A Bíblia orienta: “Aquele que anda em justiça e fala o que é reto; que despreza o ganho da opressão; que, com um gesto de mãos, recusa aceitar suborno, que tapa os ouvidos, para não ouvir falar de homicídios, e fecha os olhos, para não ver o mal. Este habitará nas alturas; as fortalezas das rochas serão o seu alto refúgio […]. Os olhos de vocês verão o Rei na Sua formosura, verão a terra que se estende até longe” (Is 33:15-17).
Não é simplismo tentar resolver as grandes tragédias no nível do coração. As evidências têm demonstrado que não se pode subestimar o potencial violento de jovens e adultos que gastam horas consumindo conteúdo violento, que se entretém com jogos eletrônicos violentos e que se associam a grupos de ódio. Não se pode menosprezar o potencial deletério da irresponsabilidade de quem está operando uma máquina ou que supervisiona uma construção, uma irresponsabilidade alimentada pela indiferença com a vida e pela mesquinhez. As grandes tragédias surgem como pensamentos e sentimentos, e substituir pensamentos e sentimentos negativos por pensamentos e sentimentos positivos é o protocolo divino para evitar fatalidades.

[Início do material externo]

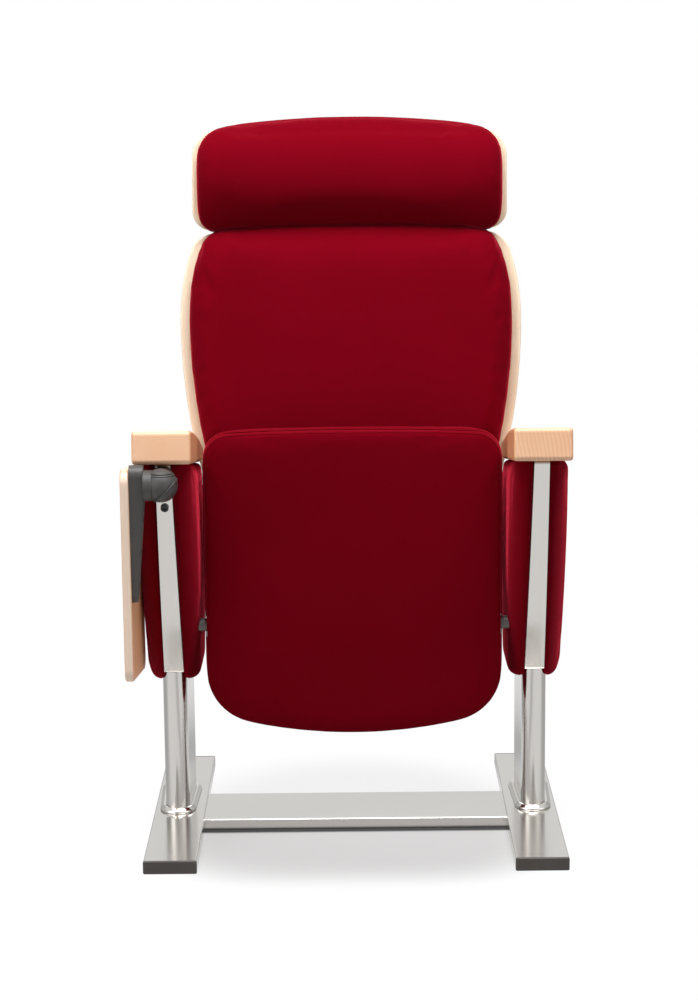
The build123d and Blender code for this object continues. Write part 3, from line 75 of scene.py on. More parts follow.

Cristo nos diz: “Finalmente, irmãos, tudo o que é puro, tudo o que é verdadeiro, tudo o que é respeitável, tudo o que é justo, tudo o que é puro, tudo o que é amável, tudo o que é de boa fama, se alguma virtude há e se algum louvor existe, seja isso o que ocupe o pensamento de vocês. O que também aprenderam, receberam e ouviram de Mim, o que viram em Mim, isso ponham em prática; e o Deus da paz estará com vocês” (Fp 4:9). Alimentar o espírito humano com reflexões a respeito da bondade, da mansidão e do amor vistos em Jesus é a única estratégia eficaz para prevenir tragédias.